### Task brief:
Extract every line below, verbatim.

____

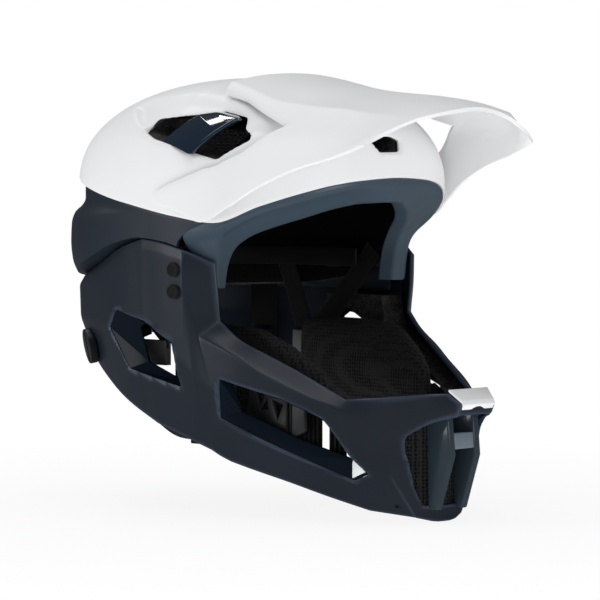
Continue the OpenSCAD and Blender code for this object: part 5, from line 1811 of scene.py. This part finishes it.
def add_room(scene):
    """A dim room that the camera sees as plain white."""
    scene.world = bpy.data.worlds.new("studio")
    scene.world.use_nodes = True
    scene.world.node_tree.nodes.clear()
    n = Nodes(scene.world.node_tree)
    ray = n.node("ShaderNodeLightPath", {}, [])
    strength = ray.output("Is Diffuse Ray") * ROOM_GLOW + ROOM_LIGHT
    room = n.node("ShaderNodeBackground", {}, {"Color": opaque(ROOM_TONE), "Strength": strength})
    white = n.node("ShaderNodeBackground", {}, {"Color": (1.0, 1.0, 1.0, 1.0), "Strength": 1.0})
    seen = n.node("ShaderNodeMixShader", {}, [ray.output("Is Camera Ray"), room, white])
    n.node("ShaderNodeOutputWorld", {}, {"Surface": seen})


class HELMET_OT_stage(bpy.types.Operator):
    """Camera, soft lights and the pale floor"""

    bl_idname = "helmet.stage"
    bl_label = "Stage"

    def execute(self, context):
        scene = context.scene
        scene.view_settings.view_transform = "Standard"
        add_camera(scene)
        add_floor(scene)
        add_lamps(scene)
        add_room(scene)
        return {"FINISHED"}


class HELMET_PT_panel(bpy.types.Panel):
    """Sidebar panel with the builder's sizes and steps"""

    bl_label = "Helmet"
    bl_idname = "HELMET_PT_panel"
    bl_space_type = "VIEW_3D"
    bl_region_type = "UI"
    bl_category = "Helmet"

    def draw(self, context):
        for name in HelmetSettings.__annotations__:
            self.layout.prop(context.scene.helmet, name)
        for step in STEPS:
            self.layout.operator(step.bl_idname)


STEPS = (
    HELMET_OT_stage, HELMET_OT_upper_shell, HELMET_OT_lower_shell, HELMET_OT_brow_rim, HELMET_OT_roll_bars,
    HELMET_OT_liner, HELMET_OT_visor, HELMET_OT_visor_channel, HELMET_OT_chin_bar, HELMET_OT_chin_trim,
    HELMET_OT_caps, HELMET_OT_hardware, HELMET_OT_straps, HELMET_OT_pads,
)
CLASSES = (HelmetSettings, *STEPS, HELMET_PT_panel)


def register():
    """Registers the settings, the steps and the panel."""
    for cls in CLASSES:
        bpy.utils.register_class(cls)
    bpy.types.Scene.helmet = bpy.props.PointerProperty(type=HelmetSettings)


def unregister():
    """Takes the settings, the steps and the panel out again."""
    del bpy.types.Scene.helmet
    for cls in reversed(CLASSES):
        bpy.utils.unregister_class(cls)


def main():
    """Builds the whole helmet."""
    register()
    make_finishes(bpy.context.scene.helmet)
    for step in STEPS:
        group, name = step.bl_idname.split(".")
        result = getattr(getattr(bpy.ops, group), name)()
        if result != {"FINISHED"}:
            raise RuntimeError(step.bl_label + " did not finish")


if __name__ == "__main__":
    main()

____

### Solution below:
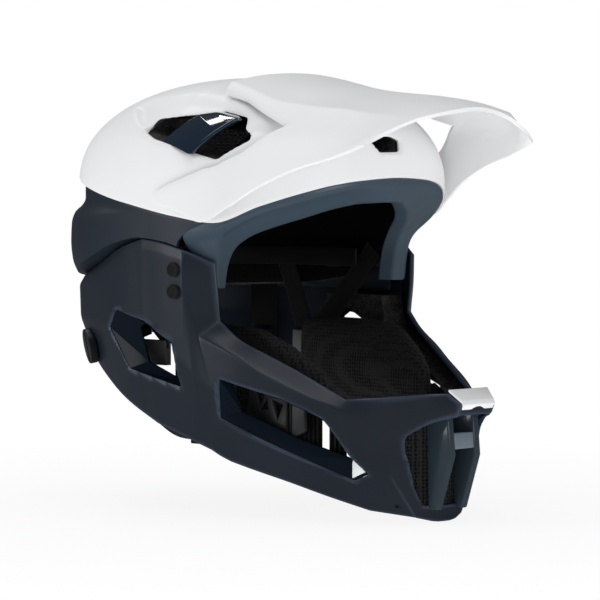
Continue the OpenSCAD and Blender code for this object: part 5, from line 1811 of scene.py. This part finishes it.
def add_room(scene):
    """A dim room that the camera sees as plain white."""
    scene.world = bpy.data.worlds.new("studio")
    scene.world.use_nodes = True
    scene.world.node_tree.nodes.clear()
    n = Nodes(scene.world.node_tree)
    ray = n.node("ShaderNodeLightPath", {}, [])
    strength = ray.output("Is Diffuse Ray") * ROOM_GLOW + ROOM_LIGHT
    room = n.node("ShaderNodeBackground", {}, {"Color": opaque(ROOM_TONE), "Strength": strength})
    white = n.node("ShaderNodeBackground", {}, {"Color": (1.0, 1.0, 1.0, 1.0), "Strength": 1.0})
    seen = n.node("ShaderNodeMixShader", {}, [ray.output("Is Camera Ray"), room, white])
    n.node("ShaderNodeOutputWorld", {}, {"Surface": seen})


class HELMET_OT_stage(bpy.types.Operator):
    """Camera, soft lights and the pale floor"""

    bl_idname = "helmet.stage"
    bl_label = "Stage"

    def execute(self, context):
        scene = context.scene
        scene.view_settings.view_transform = "Standard"
        add_camera(scene)
        add_floor(scene)
        add_lamps(scene)
        add_room(scene)
        return {"FINISHED"}


class HELMET_PT_panel(bpy.types.Panel):
    """Sidebar panel with the builder's sizes and steps"""

    bl_label = "Helmet"
    bl_idname = "HELMET_PT_panel"
    bl_space_type = "VIEW_3D"
    bl_region_type = "UI"
    bl_category = "Helmet"

    def draw(self, context):
        for name in HelmetSettings.__annotations__:
            self.layout.prop(context.scene.helmet, name)
        for step in STEPS:
            self.layout.operator(step.bl_idname)


STEPS = (
    HELMET_OT_stage, HELMET_OT_upper_shell, HELMET_OT_lower_shell, HELMET_OT_brow_rim, HELMET_OT_roll_bars,
    HELMET_OT_liner, HELMET_OT_visor, HELMET_OT_visor_channel, HELMET_OT_chin_bar, HELMET_OT_chin_trim,
    HELMET_OT_caps, HELMET_OT_hardware, HELMET_OT_straps, HELMET_OT_pads,
)
CLASSES = (HelmetSettings, *STEPS, HELMET_PT_panel)


def register():
    """Registers the settings, the steps and the panel."""
    for cls in CLASSES:
        bpy.utils.register_class(cls)
    bpy.types.Scene.helmet = bpy.props.PointerProperty(type=HelmetSettings)


def unregister():
    """Takes the settings, the steps and the panel out again."""
    del bpy.types.Scene.helmet
    for cls in reversed(CLASSES):
        bpy.utils.unregister_class(cls)


def main():
    """Builds the whole helmet."""
    register()
    make_finishes(bpy.context.scene.helmet)
    for step in STEPS:
        group, name = step.bl_idname.split(".")
        result = getattr(getattr(bpy.ops, group), name)()
        if result != {"FINISHED"}:
            raise RuntimeError(step.bl_label + " did not finish")


if __name__ == "__main__":
    main()